July 9th, 2010 at 3:37 pm
re: Trav Hey I had to laugh when I read your comment. Teachers around here have pensions but they’re not funded. I’ve always looked at that as a bad thing but now I see there is a silver lining! They don’t have to sell stock to send out the retirement checks. Maybe each county can have its own Federal Reserve and just create money out of thin air.
July 9th, 2010 at 3:43 pm
I’ve arrived at some of the same conclusions as you. As well as some major differences. I’ve written about it here:
http://iguessillsayithere.blog.....tocks.html
July 10th, 2010 at 12:09 am
I wonder when this entire house of cards will come completely tumbling down, because I think it is a combination of fear and misinformation that drives the actions of the stock market.
If all the “boomers” decide that the stock market is too risky and that based on the crash two years ago they need to pull all their money out who is really going to take their place? If the younger generation sees the fear in the actions of their parents what incentive is there for them to invest?
Just a thought…
July 10th, 2010 at 12:22 am
As big as the baby boomer generation is, I do not think they are big enough to significantly bring the stock market down much. There are so many hundreds of thousands of 401(k)s and others invested in the market that it should balance things out just fine. And as the author said, the Gen Y generation will continue to be investing more and more as they continue growing up and getting jobs.
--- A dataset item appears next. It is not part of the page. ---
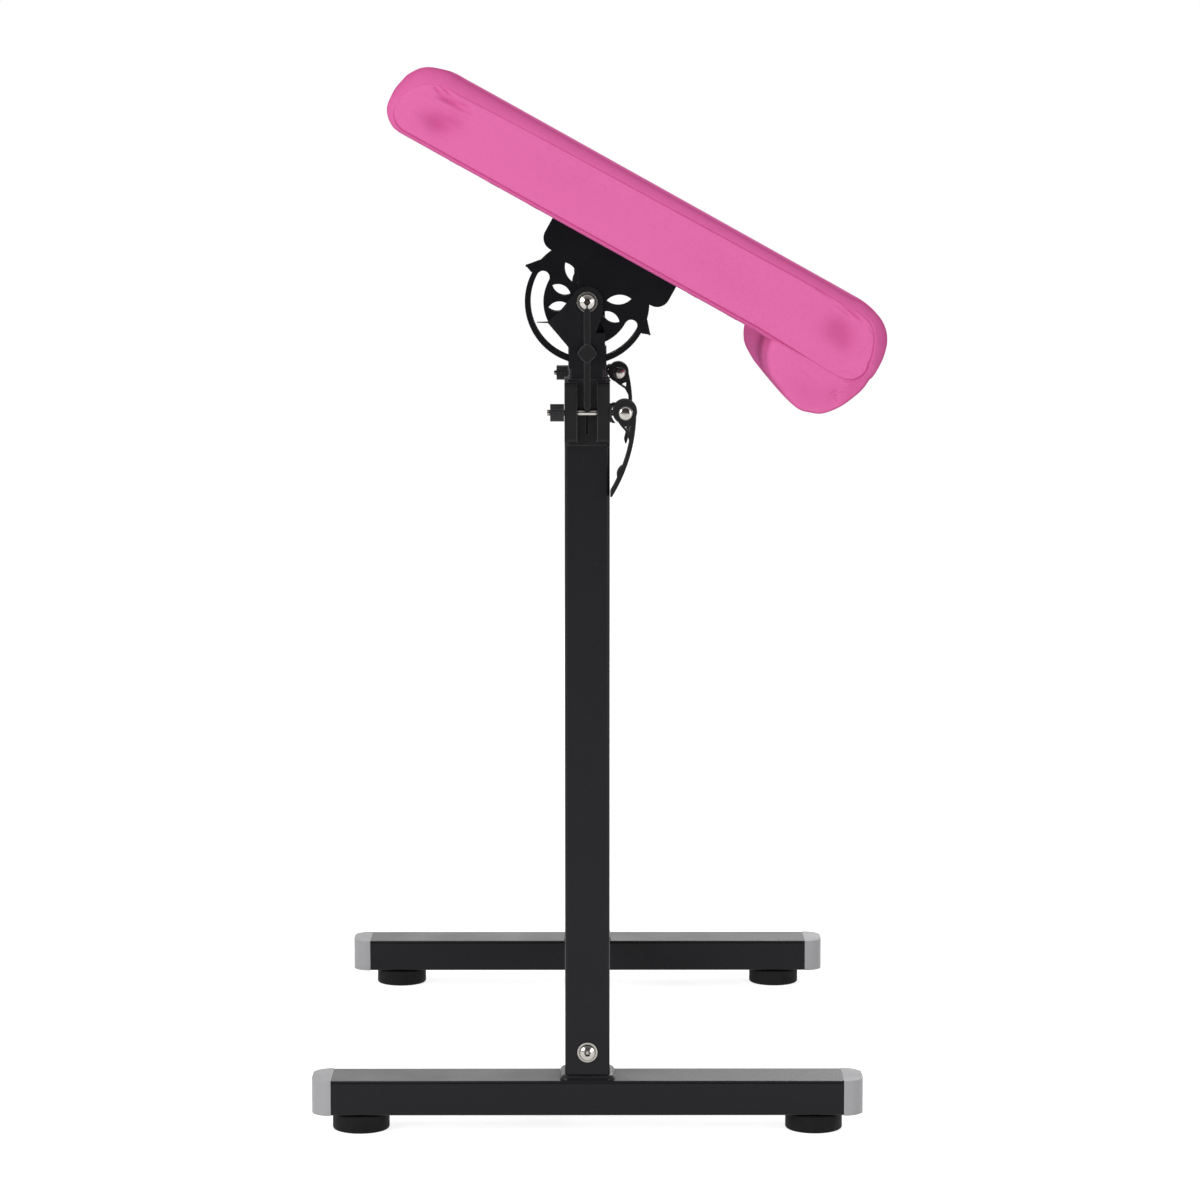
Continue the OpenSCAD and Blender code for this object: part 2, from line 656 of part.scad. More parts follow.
// The near fork's front leg: a wing with a pointer on the left, a notch on the right
module pointer_leg() difference() {
    union() {
        translate([-post_w / 2, -pivot_rise]) square([post_w, pivot_rise - wing_low_share * slot_r]);
        polygon(concat([for (p = wing_shares) p * slot_r], [[0, ear_top_r], [ear_top_r, 0]],
            [for (p = notch_shares) p * slot_r], [[post_w / 2, -pivot_rise]]));
        circle(r = ear_top_r);
    }
    circle(d = bolt_d + bore_gap);
    translate([0, -slot_r]) circle(d = bolt_d + bore_gap);
}
module fork_base() translate([0, 0, post_top])
    linear_extrude(fork_base_t) rounded(post_w, post_w, post_round);
module near_fork() color(steel_black) near_leg() {
    fork_base();
    translate([0, 0, pivot_z]) upright(-post_w / 2, fork_t) pointer_leg();
    translate([0, 0, pivot_z]) upright(fork_in, fork_t) difference() {
        plain_leg();
        circle(d = bolt_d + bore_gap);
        translate([0, -slot_r]) circle(d = bolt_d + bore_gap);
    }
}
module far_fork() color(steel_black) far_leg() {
    fork_base();
    for (y = [-post_w / 2, fork_in]) translate([0, 0, pivot_z]) upright(y, fork_t) difference() {
        plain_leg();
        circle(d = bolt_d + bore_gap);
    }
}

module pivot_bolts() color(bright_steel) both_legs() translate([0, -post_w / 2 - washer_t, pivot_z])
    button_bolt(bolt_d, post_w + 2 * washer_t + lock_nut_h + bolt_end);
module pivot_washers() color(bright_steel) both_legs() translate([0, 0, pivot_z]) {
    washer(-post_w / 2 - washer_t);
    washer(post_w / 2);
}
module pivot_nuts() color(bright_steel) both_legs()
    translate([0, post_w / 2 + washer_t, pivot_z]) difference() {
        rotate([-90, 0, 0]) cylinder(d = lock_nut_af / cos(30), h = lock_nut_h, $fn = 6);
        along_y(bolt_d + bore_gap / 2, -over, lock_nut_h + 2 * over);
    }
module lock_stud() color(bright_steel) near_leg() translate([0, 0, stud_z]) {
    along_y(stud_head_d, post_w / 2, stud_head_h);
    along_y(bolt_d, stud_y, post_w / 2 + stud_head_h - stud_y);
    along_y(stud_bush_d, -fork_in + run_gap, 2 * fork_in - 2 * run_gap);
}
module tilt_handle() color(plastic_black) near_leg() translate([0, 0, stud_z]) difference() {
    union() {
        along_y(handle_boss_d, handle_y, -post_w / 2 - run_gap - handle_y);
        upright(handle_y - handle_t, handle_t) {
            translate([-handle_w / 2, 0]) square([handle_w, handle_up - handle_w / 2]);
            translate([0, handle_up - handle_w / 2]) circle(d = handle_w);
            translate([-handle_w / 2, -handle_down + handle_w / 2]) square([handle_w, handle_down]);
            translate([0, -handle_down + handle_w / 2]) circle(d = handle_w);
        }
        upright(handle_y - handle_hub_t, handle_hub_t)
            rotate(45) rounded(handle_hub, handle_hub, handle_w / 2);
    }
    along_y(bolt_d + bore_gap, handle_y - handle_t, -handle_y + handle_t);
}

// Tilt brackets, in the pad's own frame: x along the pad, z up from the pivot
module leaf(l, w) let (r = (l * l + w * w) / (4 * w)) intersection() {
    translate([0, r - w / 2]) circle(r = r);
    translate([0, w / 2 - r]) circle(r = r);
}
module arc_slot() {
    difference() {
        circle(r = slot_r + slot_w / 2);
        circle(r = disc_r);
        translate([-rim_r, 0]) square([2 * rim_r, rim_r]);
    }
    for (x = [-1, 1]) translate([x * slot_r, 0]) circle(d = slot_w);
}
module skirt() {
    translate([-skirt_w / 2, pad_rise - skirt_h + skirt_round]) square([skirt_w, skirt_h - skirt_round]);
    translate([-skirt_w / 2 + skirt_round, pad_rise - skirt_h])
        square([skirt_w - 2 * skirt_round, skirt_h]);
    for (x = [-1, 1]) translate([x * (skirt_w / 2 - skirt_round), pad_rise - skirt_h + skirt_round])
        circle(r = skirt_round);
}
module tilt_plate() difference() {
    union() {
        circle(r = rim_r);
        skirt();
        for (side = [0, 1]) mirror([side, 0]) {
            polygon([for (p = barb_shares) p * rim_r]);
            translate(barb_shares[1] * rim_r - [barb_tip_r, 0]) circle(r = barb_tip_r);
        }
    }
    arc_slot();
    translate([-rim_r, pad_rise]) square([2 * rim_r, rim_r]);
    circle(d = bolt_d + bore_gap);
    for (side = [0, 1], f = leaf_shares) mirror([side, 0]) rotate(f[0])
        translate([disc_r * (f[1] + f[2]) / 2, 0]) leaf(disc_r * (f[2] - f[1]), disc_r * f[3]);
}
module plain_plate() difference() {
    union() {
        circle(r = plain_round);
        polygon([
            [-plain_round, 0], [plain_round, 0], [plain_top_w / 2, pad_rise], [-plain_top_w / 2, pad_rise]
        ]);
    }
    circle(d = bolt_d + bore_gap);
}
module flange() difference() {
    translate([-skirt_w / 2, -plate_y, pad_rise - flange_t]) cube([skirt_w, flange_d, flange_t]);
    for (x = [-1, 1], y = flange_y_shares)
        translate([x * flange_screw_x, y * flange_d - plate_y, pad_rise - flange_t - over])
            cylinder(d = flange_screw_d + bore_gap, h = flange_t + 2 * over);
}
module sleeve() difference() {
    along_y(sleeve_d, -plate_y + plate_t / 2, 2 * plate_y - plate_t);
    along_y(bolt_d + bore_gap, -plate_y - over, 2 * plate_y + 2 * over);
}
module near_tilt_bracket() color(steel_black) near_leg() pad_frame() {
    for (y = [-plate_y, plate_y - plate_t]) upright(y, plate_t) tilt_plate();
    flange();
    sleeve();
}
module far_tilt_bracket() color(steel_black) far_leg() pad_frame() {
    for (y = [-plate_y, plate_y - plate_t]) upright(y, plate_t) plain_plate();
    flange();
    sleeve();
}
module each_flange_hole() both_legs() pad_frame()
    for (x = [-1, 1], y = flange_y_shares)
        translate([x * flange_screw_x, y * flange_d - plate_y, 0]) children();
module flange_screws() color(bright_steel) each_flange_hole() {
    translate([0, 0, pad_rise - flange_t - flange_head_h]) cylinder(d = flange_head_d, h = flange_head_h);
    translate([0, 0, pad_rise - flange_t - flange_head_h])
        cylinder(d = flange_screw_d, h = flange_head_h + flange_t + cloth_t + board_t);
}
module board_nuts() color(bright_steel) each_flange_hole() difference() {
    union() {
        translate([0, 0, board_z + board_t]) cylinder(d = t_nut_d, h = t_nut_t);
        translate([0, 0, board_z + board_t - t_nut_barrel_h])
            cylinder(d = t_nut_barrel_d, h = t_nut_barrel_h);
    }
    translate([0, 0, board_z - over]) cylinder(d = flange_screw_d + bore_gap / 2, h = board_t + pad_t);
}

// The pad: board, cloth, cushion and bolster
module at_pad() stand() pad_frame() children();
module pad_board() color(plywood) difference() {
    at_pad() translate([pad_shift, 0, board_z]) linear_extrude(board_t)
        rounded(pad_l - 2 * board_end, pad_y - 2 * board_side, board_round);
    each_flange_hole() {
        translate([0, 0, board_z - over]) cylinder(d = flange_screw_d + bore_gap, h = board_t + 2 * over);
        translate([0, 0, board_z + board_t - t_nut_barrel_h - run_gap])
            cylinder(d = t_nut_barrel_d + bore_gap, h = board_t);
    }
}
module bottom_cloth() color(cloth_black) difference() {
    at_pad() translate([pad_x0 + board_end + cloth_inset, -pad_y / 2 + board_side + cloth_inset, pad_rise])
        cube([pad_l - bolster_w - board_end - 2 * cloth_inset,
            pad_y - 2 * board_side - 2 * cloth_inset, cloth_t]);
    each_flange_hole() translate([0, 0, pad_rise - over])
        cylinder(d = flange_screw_d + bore_gap, h = cloth_t + 2 * over);
}
module pad_cushion() color(vinyl_pink) at_pad() {
    half = edge_rings();
    rows = concat(
        [for (e = half) [e[0], -e[1]]],
        [for (y = run(half[len(half) - 1], [0, -half[len(half) - 1][1]], side_rows)) [0, -y[1]]],
        [for (i = [len(half) - 1:-1:0]) half[i]]);
    mid_z = (pad_z0 + pad_z1) / 2;
    difference() {
        loft([for (e = rows) [for (p = pad_ring(e[0])) pad_form(p, e[1])]],
            pad_form([pad_shift, mid_z], -pad_y / 2), pad_form([pad_shift, mid_z], pad_y / 2));
        translate([pad_shift - pocket_l / 2, -pocket_y / 2, pad_rise - pocket_gap])
            cube([pocket_l, pocket_y, board_t + cloth_t + t_nut_t + 2 * pocket_gap]);
    }
}
// One ring of the bolster: drawn in by share k, at y, slimmer by s on its free side
function bolster_ring(k, y, s) = let (
    middle = pad_x1 - bolster_w / 2)
    [for (p = bolster_outline()) let (
        q = bolster_mid + (p - bolster_mid) * (1 - k),
        t = max(0, (middle - q[0]) / (bolster_w / 2)))
        [q[0] + s * t, y, min(q[1], p[1])]];
module hand_bolster() color(vinyl_pink) at_pad() {
    h = bolster_y / 2;
    body_y = h - bolster_face_r;
    rows = concat(
        [for (e = bolster_end_shares) [e[0], -h + e[1] * bolster_face_r]],
        [for (i = [1:bolster_rows - 1]) [0, -body_y + 2 * body_y * i / bolster_rows]],
        [for (i = [len(bolster_end_shares) - 1:-1:0]) let (e = bolster_end_shares[i])
            [e[0], h - e[1] * bolster_face_r]]);
    loft([for (e = rows) bolster_ring(e[0], e[1], bolster_taper * pow((e[1] + h) / bolster_y, taper_power))],
        [bolster_mid[0], -h, bolster_mid[1]], [bolster_mid[0], h, bolster_mid[1]]);
}

near_foot_bar();
far_foot_bar();
bar_end_caps();
rubber_feet();
foot_screws();
foot_nuts();
near_column();
far_column();
column_welds();
crossbar();
crossbar_inserts();
crossbar_bolts();
crossbar_washers();
near_collar();
far_collar();
near_skewer();
far_skewer();
cam_cups();
cam_pins();
near_clamp_lever();
far_clamp_lever();
near_clamp_nut();
far_clamp_nut();
near_post();
far_post();
post_glides();
near_fork();
far_fork();
pivot_bolts();
pivot_washers();
pivot_nuts();
lock_stud();
tilt_handle();
near_tilt_bracket();
far_tilt_bracket();
flange_screws();
board_nuts();
pad_board();
bottom_cloth();
pad_cushion();
hand_bolster();
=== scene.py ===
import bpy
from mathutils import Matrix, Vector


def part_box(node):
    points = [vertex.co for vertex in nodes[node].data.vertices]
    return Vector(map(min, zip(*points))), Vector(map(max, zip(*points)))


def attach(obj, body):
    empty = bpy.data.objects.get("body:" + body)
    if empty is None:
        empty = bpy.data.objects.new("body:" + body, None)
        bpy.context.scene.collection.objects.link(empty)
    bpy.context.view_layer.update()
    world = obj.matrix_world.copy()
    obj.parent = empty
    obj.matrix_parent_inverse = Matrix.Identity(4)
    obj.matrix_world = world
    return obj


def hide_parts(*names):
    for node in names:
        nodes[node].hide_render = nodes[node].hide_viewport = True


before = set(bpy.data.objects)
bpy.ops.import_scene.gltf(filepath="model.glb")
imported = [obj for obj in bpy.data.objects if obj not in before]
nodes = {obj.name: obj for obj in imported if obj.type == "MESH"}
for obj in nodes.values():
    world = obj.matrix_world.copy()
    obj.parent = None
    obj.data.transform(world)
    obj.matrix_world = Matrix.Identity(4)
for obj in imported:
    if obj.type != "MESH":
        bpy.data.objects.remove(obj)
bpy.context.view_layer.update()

import math

import bpy
import numpy as np
from mathutils import Vector, kdtree, noise

scene = bpy.context.scene

# the column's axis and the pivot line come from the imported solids
columnLow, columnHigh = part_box("near_column")
washerLow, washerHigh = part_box("pivot_washers")
axisX = (columnLow[0] + columnHigh[0]) / 2
pivotZ = (washerLow[2] + washerHigh[2]) / 2
slope = math.radians(29)
mm = 0.001


def padToRoom(points):
    # u along the pad's slope, y along the stand, w square to the pad, from the pivot line
    u, y, w = np.asarray(points, float).T
    return np.stack([axisX + u * math.cos(slope) + w * math.sin(slope), y,
                     pivotZ - u * math.sin(slope) + w * math.cos(slope)], 1)


def makePiece(name, points, faces, finish, body, smooth=True):
    mesh = bpy.data.meshes.new(name)
    mesh.from_pydata([tuple(p) for p in points], [], [tuple(f) for f in faces])
    mesh.validate()
    mesh.polygons.foreach_set("use_smooth", [smooth] * len(mesh.polygons))
    mesh.materials.append(finish)
    piece = bpy.data.objects.new(name, mesh)
    scene.collection.objects.link(piece)
    if body:
        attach(piece, body)
    return piece


# ---- node helpers
def feed(tree, socket, value):
    # links the output of another node, or sets a plain value
    if isinstance(value, bpy.types.NodeSocket):
        tree.links.new(value, socket)
    else:
        socket.default_value = value


def mathNode(tree, kind, first, second):
    node = tree.nodes.new("ShaderNodeMath")
    node.operation = kind
    feed(tree, node.inputs[0], first)
    feed(tree, node.inputs[1], second)
    return node.outputs[0]


def mixNode(tree, share, first, second):
    node = tree.nodes.new("ShaderNodeMix")
    for label, value in zip(("Factor", "A", "B"), (share, first, second)):
        feed(tree, node.inputs[label], value)
    return node.outputs["Result"]


def rangeNode(tree, value, low, high, outLow=0.0, outHigh=1.0):
    node = tree.nodes.new("ShaderNodeMapRange")
    labels = ("Value", "From Min", "From Max", "To Min", "To Max")
    for label, number in zip(labels, (value, low, high, outLow, outHigh)):
        feed(tree, node.inputs[label], number)
    return node.outputs["Result"]


def noiseNode(tree, place, scale, detail, roughness):
    node = tree.nodes.new("ShaderNodeTexNoise")
    labels = ("Vector", "Scale", "Detail", "Roughness")
    for label, value in zip(labels, (place, scale, detail, roughness)):
        feed(tree, node.inputs[label], value)
    return node.outputs["Fac"]


def objectPlace(tree, stretch=(1, 1, 1), turn=(0, 0, 0)):
    node = tree.nodes.new("ShaderNodeMapping")
    node.inputs["Scale"].default_value, node.inputs["Rotation"].default_value = stretch, turn
    tree.links.new(tree.nodes.new("ShaderNodeTexCoord").outputs["Object"], node.inputs["Vector"])
    return node.outputs[0]


# ---- camera, light and floor
cameraFit = dict(lens=115.41, sensor=36, fromAxis=1.07 * mm, y=-3.53126, z=0.81534,
                 pitch=math.pi / 2 - 0.111, yaw=-0.003, near=0.1, far=60)


def makeCamera():
    c = cameraFit
    data = bpy.data.cameras.new("studioCamera")
    data.lens, data.sensor_width = c["lens"], c["sensor"]
    data.clip_start, data.clip_end = c["near"], c["far"]
    camera = bpy.data.objects.new("studioCamera", data)
    camera.location = (axisX + c["fromAxis"], c["y"], c["z"])
    camera.rotation_euler = (c["pitch"], 0, c["yaw"])
    scene.collection.objects.link(camera)
    scene.camera = camera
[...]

Not only that but as some other commenters have said, a lot of baby boomers probably do not have enough to truly retire. Also, so many of them have lost a significant amount of their portfolios in the last few years. I wouldn’t be surprised if they stay invested longer to see if they can keep working. Either that or they will just keep working.
July 10th, 2010 at 12:46 pm
I’m not so sure I can get behind the idea of Gen Y being the net buyers against the Boomers’ net selling. The reasons range from: perhaps Gen Y – witnessing the carnage happening to their parents’ retirement funds – may become permanently scared away from investing. To: a simple anecdote about Gen Y being coddled and spoiled since birth and not having the same kind of work ethic and big picture thinking that previous generations have displayed.
Just a thought…
July 11th, 2010 at 4:08 pm
If the boomers have shares in IRAs they’ll have to start pulling the money out yearly beginning at age 70 1/2, because it’s required by law. That creates a drag on prices.
July 12th, 2010 at 6:50 pm
As a Gen Y, I’m counting on you guys to sell.
August 3rd, 2010 at 3:28 pm
China & India buy our stocks? We want them to own our American companies? Upcoming generations replace the withdrawals as Babyboomers retire and seek safer havens?
It’s a pipe dream! Sure the stats looked good enough to remove fears a few years ago. Ask ANY Babyboomer you know if they trust the markets with their retirement funds NOW! Bet the results of a survey would remove any doubt of slow steady withdrawal. So where does that leave the market once the current unfounded rush reach a climax before the end of the quarter? In a rather rapid decline based on actual deflation data and the fear which will drive the market. Recovery? Recovery from a temporary over exuberance and a rather steep sell off. This downturn is matching the stats perfectly (in spite of all the efforts)of our last great fear driven crash. It ain’t over till it’s over! Tell the 99’s who are living on the street soon and cannot get any state or welfare aid because they cannot find jobs that it’s over. They are starting to believe the American Dream is over…..for them it well may be so. We need a work program like the 1930’s WPA to repair our bridges and roads etc. Printing extra money for the banks and business concerns has only kept them afloat. Americans need help with jobs and THAT is the only thing that will save our industries in the long run.